Why the Proposal Is So Controversial
The most contentious element is not only the use of ZKPs, but the implied governance structure behind the idea. If a quorum can decide what counts as illicit data and authorize substitutions, then Bitcoin would no longer be operating solely as an append-only ledger governed by broad consensus rules in the traditional sense. Instead, detractors argue, it would move toward a system where a limited set of actors can intervene in historical transaction content. Even if such intervention were framed as narrow or exceptional, critics say it would introduce a precedent for content-based censorship and weaken confidence in Bitcoin’s neutral, immutable design.
The source material notes that Dashjr reportedly acknowledged the move would technically qualify as a hard fork. At the same time, he is said to have argued that if the changes were “buried” and did not affect the newest blocks, they “should be safe.” That point is important: the idea appears to rely on the assumption that modifying older data, rather than current chain activity, might reduce the practical risks of network disruption. Yet for many Bitcoin users, altering any historical blockchain data is itself a profound red line, regardless of whether newer blocks remain untouched.
Adam Back Adds Weight to the Debate
The report gained additional visibility after comments attributed to cryptographer Adam Back. According to the source material, Back said he had heard from several unrelated contacts that something similar was underway. He further claimed that Ocean had been approaching mining pools with legal arguments intended to pressure corporate counsel into moderating content. Back warned that Dashjr appeared to want to “jump straight to the censorship tech,” a phrase that has since become central to the backlash around the reported plan.
These comments do not settle the matter, but they do suggest that concerns over data moderation on Bitcoin may no longer be confined to theoretical debate. If mining pools, node operators, developers, and legal advisers are all being drawn into the same conversation, then the OP_RETURN dispute may be evolving into a larger struggle over who bears responsibility for controversial data carried by the network—and whether technical tools should be built to remove or obscure it.
Denial, Authenticity Claims, and Open Questions
A key complication is that Luke Dashjr has denied the claims made in the story. That denial leaves the community with an unresolved factual dispute over both intent and extent. At the same time, the source says Adam Back maintained that the leaked messages were authentic. As a result, the discussion now has multiple layers: whether the conversations occurred as described, whether they represented serious development planning or speculative brainstorming, and whether any such proposal could ever gain enough support to become relevant at the protocol level.
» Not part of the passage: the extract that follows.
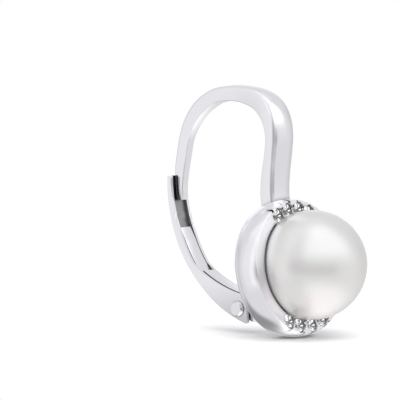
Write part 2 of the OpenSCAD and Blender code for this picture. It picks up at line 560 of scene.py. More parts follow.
@dataclass(frozen=True)
class MetalFinish:
    """Polished rhodium-plated silver."""

    name: str
    colour: Colour = (0.93, 0.926, 0.955, 1.0)
    # colour of the painted shade in hollows and at the lever's foot
    dark: Colour = (0.10, 0.09, 0.09, 1.0)
    smooth: float = 0.13
    rough: float = 0.18
    streak_scale: float = 9000.0
    relief: float = 0.04
    relief_height: float = 0.00001
    # painted shade in narrow joints and hollows: how far ambient occlusion looks, and how strong it is
    painted_shade_reach: float = 0.0004
    painted_shade_amount: float = 0.75
    # inside the lever's channel: colour of the painted shade, half width of the channel, and added
    # roughness
    painted_channel_shade: Colour = (0.36, 0.36, 0.37, 1.0)
    shaded_channel_half: float = 0.0
    dull_rough: float = 0.22
    # painted shade towards the lever's lower edge: the heights where it starts and is full, and its
    # strength
    foot_z: Point = (-0.0125, -0.0168)
    foot_shade: float = 0.0

    def make(self, effects: Effects) -> bpy.types.Material:
        """Builds the material.

        Args:
            effects: the shared node groups.

        Returns:
            The material.
        """
        material, wires, shader = new_material(self.name)
        place = wires.add("TexCoord").outputs["Object"]
        colour, smooth, rough = self.colour, self.smooth, self.rough
        # inside the channel the metal is rougher, and its colour is darkened as painted shade
        if self.shaded_channel_half:
            aside = wires.math("ABSOLUTE", wires.split(place)["X"])
            inside = wires.math("LESS_THAN", aside, self.shaded_channel_half)
            colour = wires.blend(inside, colour, self.painted_channel_shade)
            smooth = wires.math("MULTIPLY_ADD", inside, self.dull_rough, smooth)
            rough = wires.math("MULTIPLY_ADD", inside, self.dull_rough, rough)
        # painted shade: the metal darkens towards its lower edge, by height
        if self.foot_shade:
            low = wires.ease(wires.split(place)["Z"], *self.foot_z, (0.0, self.foot_shade))
            colour = wires.blend(low, colour, self.dark)
        polish = {"Streak_Scale": self.streak_scale, "Smooth": smooth, "Rough": rough}
        marks = wires.group(effects.polish, Vector=place, **polish)
        # painted shade in joints and hollows, from ambient occlusion
        painted_recess_shade = {"Dark": self.dark, "Depth": self.painted_shade_reach, "Amount": self.painted_shade_amount}
        shade = wires.group(effects.painted_recess_shade, Colour=colour, **painted_recess_shade)
        normal = wires.bump(marks.outputs["Height"], self.relief, self.relief_height)
        dress(shader, Metallic=1.0)
        wires.put(shader.inputs["Base Color"], shade.outputs["Colour"])
        wires.put(shader.inputs["Roughness"], marks.outputs["Roughness"])
        wires.put(shader.inputs["Normal"], normal)
        return material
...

Even without a concrete implementation path, the controversy has already triggered a philosophical clash inside the Bitcoin ecosystem. Supporters of intervention in extreme cases may argue that dealing with clearly illegal data is necessary to protect the network and reduce legal or reputational risk. Opponents counter that once Bitcoin accepts a framework in which selected actors can decide what information should remain on-chain, the system’s core guarantees begin to erode. In their view, immutability cannot be conditional without changing the character of the network itself.
A Governance Debate Bigger Than One Proposal
Ultimately, the significance of this episode extends beyond one alleged hard fork plan. It touches the deepest tensions in Bitcoin: whether neutrality must be preserved at all costs, whether anti-censorship principles can survive any form of selective intervention, and how a decentralized system should respond when legal, moral, and technical considerations collide. The debate also highlights an enduring truth about Bitcoin governance: even informal private discussions can become major flashpoints when they suggest changes to long-standing assumptions about what the chain is and is not supposed to be.
For now, the reported proposal remains just that—a report, disputed by Dashjr and debated across the community. But the reaction it has generated shows how sensitive the ecosystem remains to any suggestion that historical blockchain data could be rewritten, hidden, or transformed by a human decision-making process. Whether the idea fades away or evolves into a more formal movement, it has already reopened one of Bitcoin’s oldest and most consequential arguments: is preserving the network sometimes worth compromising its absolute neutrality, or would that compromise mean Bitcoin is no longer Bitcoin?